Hacia finales de la década de 1880 el país galo sufría una crisis de su sistema republicano. La Tercera República, nacida de la derrota ante Alemania en la Guerra Franco-Prusiana, estaba fuertemente dividida entre partidarios tanto de la república como de la monarquía de toda laya, atestada de corrupción, de inestabilidad y de advenedizos y arribistas sin un tinte moral que aprovecharon la coyuntura para enriquecerse y auparse, como Guy de Maupassant retratara en su célebre novela Bel-Ami. Para hacer frente a este trance surgió la figura del general Georges Boulanger, héroe de guerra en Italia, en Crimea, contra los prusianos, procedente de una familia mesocrática bretona, cuyo carisma y aura patriótica consiguió agrupar en torno a sí a colectivos de las más divergentes tendencias, como monárquicos bonapartistas, conservadores, obreros de inclinaciones nacionalistas e irredentistas descontentos con la derrota sufrida a manos de los alemanes. El boulangismo fue ampliamente popular y de llegar al poder podría haber tenido una gran acogida, no obstante el golpe de mano que el general tramaba a principios de 1889 se vio truncado por su falta de decisión, lo que pagó terminando en el exilio bruselense.

Este episodio de la historia francesa enseña una valiosa lección. Uno lo puede tener todo a favor: la anuencia, e incluso el afecto, de las masas, de grupos de poder importantes, buenas cualidades personales, madera de jefe, y, sin embargo, una voluntad feble o inoportuna en un momento dado puede alterar de forma crítica el curso previsto de los acontecimientos. Retrocedamos drásticamente en el tiempo, si bien no tanto en el espacio. Casi veinticinco siglos antes, la República romana se encontraba en serio peligro de desaparición frente a un enemigo tenaz. Los ecuos amenazaban con derrotar al ejército romano, al que habían asediado en las inmediaciones del Monte Álgido. En este momento de pesadumbre, de un discreto rincón rural de Roma se escogió como dictador a un modesto patricio-labriego conocido casi hasta lo proverbial por su rectitud cívica, su nombre, Lucio Quincio Cincinato. En poco más de dos semanas, sólo diciséis días, este sencillo campesino había salvado del descalabro al ejército y había reducido a los ecuos.

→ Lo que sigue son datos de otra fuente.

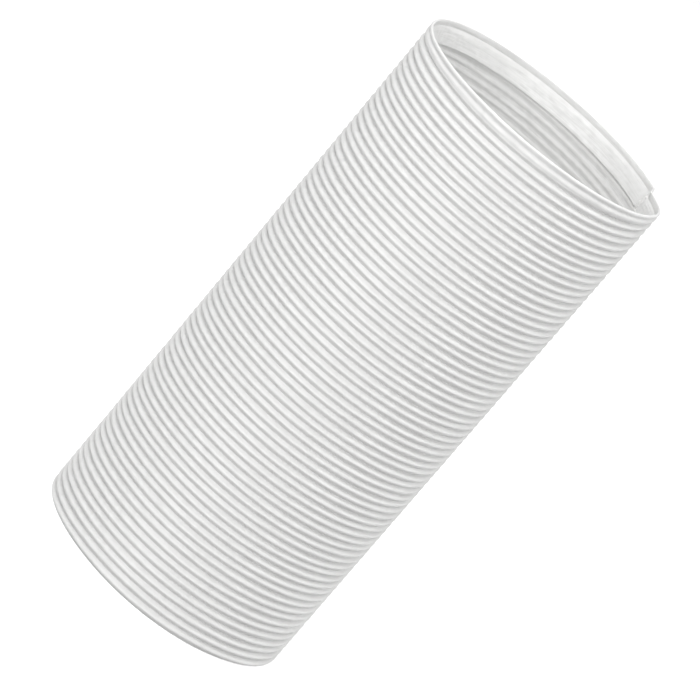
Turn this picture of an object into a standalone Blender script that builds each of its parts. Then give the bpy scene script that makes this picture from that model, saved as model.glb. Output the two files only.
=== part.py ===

Tras una hazaña de tal magnitud se esperaría que quizás Cincinato optara por prolongar su dictadura, pues es posible que nadie se le hubiera opuesto, pero ocurrió algo reseñable, que abandonó el cargo y volvió a sus labores habituales en el campo. Donde Boulanger fracasó por su falta de ímpetu, a pesar de haber tenido el poder político al alcance de la mano, Cincinato, con una acción resolutiva y organizada, sin haber esperado el poder ni tal vez haberlo querido siquiera, triunfó. Esta es la actitud que es más adecuado cultivar, pondero. Hay que rehabilitar la figura de Cincinato, darle un lugar de honor en la mente de toda persona educada. No hay que esperar el poder, porque, como Boulanger, se puede perder con facilidad por contingencias internas o externas. Hay que abrazar una vida de rectitud cívica y, en lo que se pueda, sencilla. Estar preparado por si el poder te llega, no estar obsesionado con él, estar preparado para abandonarlo cuando la tarea esté cumplida y volverse a casa.

Cincinato no era un militar de profesión, pero con tesón e inteligencia salió victorioso comandando un ejército. Es más, veinte años después de lo que aconteció con los ecuos, ya un provecto anciano, volvió a ser nombrado dictador por segunda vez. En este segundo intervalo dictatorial, las tensiones en Roma no provenían de un peligro externo sino interno: el plebeyo Espurio Melio alentaba una revuelta civil que podría haber sido fatal para la República romana. El labriego fue contundente y mandó que la rebelión fuera sofocada en la cabeza de su líder, Espurio Melio, lo que rápidamente hizo que se disipara. De nuevo, por otra vez, tras haber completado la misión que se le había encomendado, desechó los ropajes de dictador y volvió con sus bueyes. Aunque tampoco se dedicaba como actividad principal a la diplomacia ni a la resolución de disensiones civiles, su actuar le dio continuidad a Roma, en una situación en que podría haberse disuelto como un azucarillo en el mar de la historia. Por esto yo proclamo que, idealmente, cada hombre debería ser como Cincinato. Cada hombre un Cincinato. No hace falta ser un mojigato ni ir rasgándose las vestiduras por las esquinas con lo incívica que es la gente, sólo ser uno mismo un ejemplo de rectitud cívica. No hace falta señalar lo mal que actúa este u otro.

Cada hombre listo para tener hombría de bien, ayudar a su vecino, a su amigo, a su compatriota. Cada hombre un Cincinato. Cada hombre presto a arrostrar a un enemigo temible sin importar las consecuencias. Cada hombre un Cincinato. Cada hombre despreciativo de las comodidades y las ventajas de la púrpura de emperador, decidido a desempeñar su labor normal otra vez cuando ha pasado la excepción. Cada hombre un Cincinato. Cada hombre, como dijo el clásico, vago al frío y al calor, a los halagos y a los insultos, recio, sin buscar las estrecheces, pero sin tenerles horror. Cada hombre un Cincinato.